### Exercise objective
Repeat only the lines from the line containing "side_panel_right();" through the line containing "obj.parent = None", both included, exactly as they stand.

* start Source records *

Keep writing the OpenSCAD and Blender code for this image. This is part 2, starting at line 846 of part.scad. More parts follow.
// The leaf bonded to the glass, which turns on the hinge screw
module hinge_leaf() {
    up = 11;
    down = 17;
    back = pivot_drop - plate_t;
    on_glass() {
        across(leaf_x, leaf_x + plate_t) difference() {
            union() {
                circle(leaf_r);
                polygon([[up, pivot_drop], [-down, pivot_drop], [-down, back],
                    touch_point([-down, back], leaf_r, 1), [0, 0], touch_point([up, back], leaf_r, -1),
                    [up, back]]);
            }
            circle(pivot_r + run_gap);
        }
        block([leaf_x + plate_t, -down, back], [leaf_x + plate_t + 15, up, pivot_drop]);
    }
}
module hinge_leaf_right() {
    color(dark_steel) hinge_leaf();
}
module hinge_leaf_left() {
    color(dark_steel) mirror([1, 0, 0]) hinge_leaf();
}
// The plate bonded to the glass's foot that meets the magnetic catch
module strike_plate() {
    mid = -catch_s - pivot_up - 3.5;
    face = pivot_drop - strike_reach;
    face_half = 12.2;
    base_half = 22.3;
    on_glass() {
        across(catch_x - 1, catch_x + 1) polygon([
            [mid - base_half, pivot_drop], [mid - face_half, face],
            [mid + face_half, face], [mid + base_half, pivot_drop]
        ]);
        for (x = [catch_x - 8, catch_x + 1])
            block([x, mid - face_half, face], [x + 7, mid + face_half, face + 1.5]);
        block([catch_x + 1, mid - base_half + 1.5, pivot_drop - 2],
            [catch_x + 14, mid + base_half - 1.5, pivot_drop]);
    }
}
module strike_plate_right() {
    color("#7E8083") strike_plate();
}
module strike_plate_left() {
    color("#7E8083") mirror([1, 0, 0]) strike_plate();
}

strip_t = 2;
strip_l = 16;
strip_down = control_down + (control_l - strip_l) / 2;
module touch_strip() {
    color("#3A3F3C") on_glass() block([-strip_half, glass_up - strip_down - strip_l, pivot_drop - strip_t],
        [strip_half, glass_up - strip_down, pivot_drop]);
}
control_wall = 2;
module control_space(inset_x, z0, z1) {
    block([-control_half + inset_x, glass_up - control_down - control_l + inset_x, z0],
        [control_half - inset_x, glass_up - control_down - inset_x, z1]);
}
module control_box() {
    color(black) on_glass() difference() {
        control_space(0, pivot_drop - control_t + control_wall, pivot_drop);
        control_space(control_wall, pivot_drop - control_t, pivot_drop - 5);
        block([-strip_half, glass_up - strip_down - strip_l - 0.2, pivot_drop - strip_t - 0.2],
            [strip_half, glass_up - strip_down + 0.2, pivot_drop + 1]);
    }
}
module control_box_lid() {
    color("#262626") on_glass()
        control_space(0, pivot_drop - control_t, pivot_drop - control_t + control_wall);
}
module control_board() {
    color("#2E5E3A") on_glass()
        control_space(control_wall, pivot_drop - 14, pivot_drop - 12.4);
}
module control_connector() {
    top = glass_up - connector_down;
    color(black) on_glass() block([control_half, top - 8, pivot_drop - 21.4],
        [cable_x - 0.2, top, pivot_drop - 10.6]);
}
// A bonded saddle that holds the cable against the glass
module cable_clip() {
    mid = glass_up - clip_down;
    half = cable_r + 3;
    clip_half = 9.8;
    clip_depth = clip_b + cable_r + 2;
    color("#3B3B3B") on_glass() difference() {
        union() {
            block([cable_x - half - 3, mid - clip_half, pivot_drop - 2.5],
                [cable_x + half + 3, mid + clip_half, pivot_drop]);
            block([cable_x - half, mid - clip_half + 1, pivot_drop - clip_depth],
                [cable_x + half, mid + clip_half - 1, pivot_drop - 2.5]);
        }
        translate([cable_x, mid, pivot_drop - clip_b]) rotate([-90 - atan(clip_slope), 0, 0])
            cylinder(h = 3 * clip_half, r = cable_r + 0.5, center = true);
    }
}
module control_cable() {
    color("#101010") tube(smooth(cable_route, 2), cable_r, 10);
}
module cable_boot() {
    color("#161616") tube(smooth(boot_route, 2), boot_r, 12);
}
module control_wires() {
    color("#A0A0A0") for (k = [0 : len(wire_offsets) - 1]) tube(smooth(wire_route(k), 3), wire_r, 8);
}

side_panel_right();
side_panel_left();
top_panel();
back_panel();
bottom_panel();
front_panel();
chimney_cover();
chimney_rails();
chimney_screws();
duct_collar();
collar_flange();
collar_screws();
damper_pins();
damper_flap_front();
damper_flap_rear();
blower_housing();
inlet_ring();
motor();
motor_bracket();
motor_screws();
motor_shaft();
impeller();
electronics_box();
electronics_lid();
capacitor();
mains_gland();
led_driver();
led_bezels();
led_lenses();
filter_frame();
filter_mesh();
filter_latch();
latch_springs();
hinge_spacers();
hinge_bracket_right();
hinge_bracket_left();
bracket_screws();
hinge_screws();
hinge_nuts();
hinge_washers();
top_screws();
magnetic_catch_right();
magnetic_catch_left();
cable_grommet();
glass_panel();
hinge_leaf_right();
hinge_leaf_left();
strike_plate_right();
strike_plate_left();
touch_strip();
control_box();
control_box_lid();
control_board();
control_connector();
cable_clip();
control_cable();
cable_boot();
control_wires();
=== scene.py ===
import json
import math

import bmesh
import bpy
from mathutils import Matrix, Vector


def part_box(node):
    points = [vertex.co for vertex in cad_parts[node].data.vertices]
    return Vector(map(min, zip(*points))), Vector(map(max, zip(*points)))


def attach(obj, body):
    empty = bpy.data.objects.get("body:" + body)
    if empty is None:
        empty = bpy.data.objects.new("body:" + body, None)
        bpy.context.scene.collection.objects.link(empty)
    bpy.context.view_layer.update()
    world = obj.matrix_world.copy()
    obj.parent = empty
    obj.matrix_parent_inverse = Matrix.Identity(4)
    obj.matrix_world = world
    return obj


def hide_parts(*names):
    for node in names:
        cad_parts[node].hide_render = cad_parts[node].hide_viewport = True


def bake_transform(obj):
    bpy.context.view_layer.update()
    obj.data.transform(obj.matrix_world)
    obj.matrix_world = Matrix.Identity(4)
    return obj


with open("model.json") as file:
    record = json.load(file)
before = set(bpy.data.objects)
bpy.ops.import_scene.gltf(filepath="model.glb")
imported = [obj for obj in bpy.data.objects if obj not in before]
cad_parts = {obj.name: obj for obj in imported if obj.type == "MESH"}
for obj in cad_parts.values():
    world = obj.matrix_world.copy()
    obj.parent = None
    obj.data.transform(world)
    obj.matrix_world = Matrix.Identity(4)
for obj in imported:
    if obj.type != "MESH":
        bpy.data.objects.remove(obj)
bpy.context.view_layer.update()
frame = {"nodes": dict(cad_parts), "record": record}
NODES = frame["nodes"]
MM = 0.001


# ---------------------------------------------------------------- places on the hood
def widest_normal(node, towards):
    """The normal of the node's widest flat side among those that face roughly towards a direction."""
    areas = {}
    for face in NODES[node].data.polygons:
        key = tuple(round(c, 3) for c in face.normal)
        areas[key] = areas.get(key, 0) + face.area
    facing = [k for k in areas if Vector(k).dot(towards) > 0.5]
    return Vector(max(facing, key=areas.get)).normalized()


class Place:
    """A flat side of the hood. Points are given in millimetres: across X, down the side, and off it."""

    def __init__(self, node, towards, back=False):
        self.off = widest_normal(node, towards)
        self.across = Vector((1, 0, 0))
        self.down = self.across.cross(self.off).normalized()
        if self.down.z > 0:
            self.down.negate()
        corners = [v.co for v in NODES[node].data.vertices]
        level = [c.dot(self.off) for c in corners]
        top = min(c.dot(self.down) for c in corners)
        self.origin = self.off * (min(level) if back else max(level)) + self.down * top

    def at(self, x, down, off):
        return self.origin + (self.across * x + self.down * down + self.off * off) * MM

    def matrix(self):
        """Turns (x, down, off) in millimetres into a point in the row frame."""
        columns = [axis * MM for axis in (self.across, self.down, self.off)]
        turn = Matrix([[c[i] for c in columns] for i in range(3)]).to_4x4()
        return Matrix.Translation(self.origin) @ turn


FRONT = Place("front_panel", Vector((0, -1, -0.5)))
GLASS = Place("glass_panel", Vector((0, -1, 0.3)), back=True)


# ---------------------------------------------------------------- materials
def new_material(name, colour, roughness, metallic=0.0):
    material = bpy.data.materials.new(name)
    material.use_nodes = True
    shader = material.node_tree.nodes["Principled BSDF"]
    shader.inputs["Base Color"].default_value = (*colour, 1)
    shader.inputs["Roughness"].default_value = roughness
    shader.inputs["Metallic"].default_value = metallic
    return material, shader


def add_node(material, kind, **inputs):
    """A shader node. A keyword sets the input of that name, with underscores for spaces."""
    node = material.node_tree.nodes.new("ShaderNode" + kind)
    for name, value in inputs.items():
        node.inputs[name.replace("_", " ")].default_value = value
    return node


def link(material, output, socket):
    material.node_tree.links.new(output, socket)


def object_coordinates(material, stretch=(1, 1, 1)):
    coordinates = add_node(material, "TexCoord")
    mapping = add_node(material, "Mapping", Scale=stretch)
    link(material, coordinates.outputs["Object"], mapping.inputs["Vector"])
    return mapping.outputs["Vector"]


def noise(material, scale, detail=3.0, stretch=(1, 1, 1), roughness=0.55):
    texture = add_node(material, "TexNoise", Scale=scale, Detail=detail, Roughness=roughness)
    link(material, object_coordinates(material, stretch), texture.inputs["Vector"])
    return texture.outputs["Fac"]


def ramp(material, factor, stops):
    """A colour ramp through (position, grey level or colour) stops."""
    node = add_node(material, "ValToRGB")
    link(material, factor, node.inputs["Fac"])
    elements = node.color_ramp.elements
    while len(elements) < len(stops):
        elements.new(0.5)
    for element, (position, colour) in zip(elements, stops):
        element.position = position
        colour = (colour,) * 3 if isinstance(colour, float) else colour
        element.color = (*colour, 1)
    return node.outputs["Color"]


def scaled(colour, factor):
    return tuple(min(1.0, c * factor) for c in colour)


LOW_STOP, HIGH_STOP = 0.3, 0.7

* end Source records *
* start Source records *

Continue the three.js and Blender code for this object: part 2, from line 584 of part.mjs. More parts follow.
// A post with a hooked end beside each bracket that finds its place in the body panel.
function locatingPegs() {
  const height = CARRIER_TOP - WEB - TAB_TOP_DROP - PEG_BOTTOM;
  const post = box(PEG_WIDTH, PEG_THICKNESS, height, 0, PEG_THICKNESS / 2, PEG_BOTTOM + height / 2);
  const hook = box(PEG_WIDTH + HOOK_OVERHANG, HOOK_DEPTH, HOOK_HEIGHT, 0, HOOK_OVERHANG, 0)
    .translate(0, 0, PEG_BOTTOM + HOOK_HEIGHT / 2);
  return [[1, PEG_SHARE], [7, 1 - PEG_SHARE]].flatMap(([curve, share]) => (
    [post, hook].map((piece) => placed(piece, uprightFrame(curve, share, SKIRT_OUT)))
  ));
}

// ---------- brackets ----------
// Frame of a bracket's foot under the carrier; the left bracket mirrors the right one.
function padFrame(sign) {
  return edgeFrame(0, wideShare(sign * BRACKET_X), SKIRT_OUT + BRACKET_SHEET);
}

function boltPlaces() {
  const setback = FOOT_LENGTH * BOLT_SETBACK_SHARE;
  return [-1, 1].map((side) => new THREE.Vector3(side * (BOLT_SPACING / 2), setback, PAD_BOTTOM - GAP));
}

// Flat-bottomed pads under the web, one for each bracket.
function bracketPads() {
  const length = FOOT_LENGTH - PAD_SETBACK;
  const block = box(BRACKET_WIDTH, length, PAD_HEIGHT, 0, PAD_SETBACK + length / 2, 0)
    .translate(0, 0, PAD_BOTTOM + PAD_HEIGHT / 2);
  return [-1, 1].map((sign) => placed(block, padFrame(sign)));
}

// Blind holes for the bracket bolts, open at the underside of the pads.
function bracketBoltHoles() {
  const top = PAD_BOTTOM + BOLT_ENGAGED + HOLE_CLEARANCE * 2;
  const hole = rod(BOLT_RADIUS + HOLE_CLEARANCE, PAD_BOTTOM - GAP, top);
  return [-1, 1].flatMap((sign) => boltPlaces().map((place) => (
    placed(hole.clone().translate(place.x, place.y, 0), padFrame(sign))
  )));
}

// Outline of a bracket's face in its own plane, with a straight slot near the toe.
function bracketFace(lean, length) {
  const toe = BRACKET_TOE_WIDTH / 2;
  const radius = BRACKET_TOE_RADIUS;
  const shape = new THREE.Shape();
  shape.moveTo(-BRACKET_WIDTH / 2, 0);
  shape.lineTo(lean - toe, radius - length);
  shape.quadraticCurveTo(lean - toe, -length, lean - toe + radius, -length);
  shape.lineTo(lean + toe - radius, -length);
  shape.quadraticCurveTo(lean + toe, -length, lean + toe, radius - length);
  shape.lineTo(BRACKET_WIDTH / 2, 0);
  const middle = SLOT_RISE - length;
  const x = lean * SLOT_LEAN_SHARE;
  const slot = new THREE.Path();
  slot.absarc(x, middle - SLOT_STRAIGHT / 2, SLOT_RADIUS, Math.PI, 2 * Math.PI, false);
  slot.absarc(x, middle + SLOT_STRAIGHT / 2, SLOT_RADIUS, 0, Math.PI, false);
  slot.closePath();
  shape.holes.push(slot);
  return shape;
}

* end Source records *
* start Source records *

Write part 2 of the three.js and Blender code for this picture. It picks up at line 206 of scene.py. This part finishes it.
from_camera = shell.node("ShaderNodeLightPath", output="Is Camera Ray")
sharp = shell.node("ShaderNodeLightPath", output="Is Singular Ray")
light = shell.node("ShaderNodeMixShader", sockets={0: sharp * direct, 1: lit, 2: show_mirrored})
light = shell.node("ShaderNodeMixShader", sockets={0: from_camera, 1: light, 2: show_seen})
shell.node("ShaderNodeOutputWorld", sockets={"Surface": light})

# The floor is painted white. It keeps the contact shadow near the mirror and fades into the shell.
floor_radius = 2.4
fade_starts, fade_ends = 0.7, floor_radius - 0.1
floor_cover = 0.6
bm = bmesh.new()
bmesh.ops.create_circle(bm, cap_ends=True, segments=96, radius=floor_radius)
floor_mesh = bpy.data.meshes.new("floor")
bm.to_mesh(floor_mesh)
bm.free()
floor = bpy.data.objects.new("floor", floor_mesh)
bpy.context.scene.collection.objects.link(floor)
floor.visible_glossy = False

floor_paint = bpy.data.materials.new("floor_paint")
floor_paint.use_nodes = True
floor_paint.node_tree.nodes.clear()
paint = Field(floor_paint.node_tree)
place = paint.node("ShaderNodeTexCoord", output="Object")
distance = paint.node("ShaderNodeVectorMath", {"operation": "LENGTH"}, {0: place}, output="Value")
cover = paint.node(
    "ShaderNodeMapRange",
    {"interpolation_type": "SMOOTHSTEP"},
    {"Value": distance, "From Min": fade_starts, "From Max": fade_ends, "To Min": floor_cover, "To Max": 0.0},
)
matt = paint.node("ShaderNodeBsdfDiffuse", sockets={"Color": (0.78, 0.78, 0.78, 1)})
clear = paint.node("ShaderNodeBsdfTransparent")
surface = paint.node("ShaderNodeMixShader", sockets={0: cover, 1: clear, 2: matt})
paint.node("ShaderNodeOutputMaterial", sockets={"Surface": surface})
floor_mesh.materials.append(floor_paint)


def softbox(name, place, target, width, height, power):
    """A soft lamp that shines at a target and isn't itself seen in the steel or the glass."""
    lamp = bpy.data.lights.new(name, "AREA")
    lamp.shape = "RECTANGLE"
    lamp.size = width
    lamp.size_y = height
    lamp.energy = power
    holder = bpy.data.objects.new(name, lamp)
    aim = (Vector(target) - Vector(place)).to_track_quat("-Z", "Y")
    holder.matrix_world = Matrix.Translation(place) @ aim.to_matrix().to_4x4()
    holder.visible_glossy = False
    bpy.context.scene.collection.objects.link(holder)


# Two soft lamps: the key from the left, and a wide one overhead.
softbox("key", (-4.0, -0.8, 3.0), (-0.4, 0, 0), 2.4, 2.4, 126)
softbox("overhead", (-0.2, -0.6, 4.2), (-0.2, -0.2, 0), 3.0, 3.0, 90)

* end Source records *

### Response to the task
side_panel_right();
side_panel_left();
top_panel();
back_panel();
bottom_panel();
front_panel();
chimney_cover();
chimney_rails();
chimney_screws();
duct_collar();
collar_flange();
collar_screws();
damper_pins();
damper_flap_front();
damper_flap_rear();
blower_housing();
inlet_ring();
motor();
motor_bracket();
motor_screws();
motor_shaft();
impeller();
electronics_box();
electronics_lid();
capacitor();
mains_gland();
led_driver();
led_bezels();
led_lenses();
filter_frame();
filter_mesh();
filter_latch();
latch_springs();
hinge_spacers();
hinge_bracket_right();
hinge_bracket_left();
bracket_screws();
hinge_screws();
hinge_nuts();
hinge_washers();
top_screws();
magnetic_catch_right();
magnetic_catch_left();
cable_grommet();
glass_panel();
hinge_leaf_right();
hinge_leaf_left();
strike_plate_right();
strike_plate_left();
touch_strip();
control_box();
control_box_lid();
control_board();
control_connector();
cable_clip();
control_cable();
cable_boot();
control_wires();
=== scene.py ===
import json
import math

import bmesh
import bpy
from mathutils import Matrix, Vector


def part_box(node):
    points = [vertex.co for vertex in cad_parts[node].data.vertices]
    return Vector(map(min, zip(*points))), Vector(map(max, zip(*points)))


def attach(obj, body):
    empty = bpy.data.objects.get("body:" + body)
    if empty is None:
        empty = bpy.data.objects.new("body:" + body, None)
        bpy.context.scene.collection.objects.link(empty)
    bpy.context.view_layer.update()
    world = obj.matrix_world.copy()
    obj.parent = empty
    obj.matrix_parent_inverse = Matrix.Identity(4)
    obj.matrix_world = world
    return obj


def hide_parts(*names):
    for node in names:
        cad_parts[node].hide_render = cad_parts[node].hide_viewport = True


def bake_transform(obj):
    bpy.context.view_layer.update()
    obj.data.transform(obj.matrix_world)
    obj.matrix_world = Matrix.Identity(4)
    return obj


with open("model.json") as file:
    record = json.load(file)
before = set(bpy.data.objects)
bpy.ops.import_scene.gltf(filepath="model.glb")
imported = [obj for obj in bpy.data.objects if obj not in before]
cad_parts = {obj.name: obj for obj in imported if obj.type == "MESH"}
for obj in cad_parts.values():
    world = obj.matrix_world.copy()
    obj.parent = None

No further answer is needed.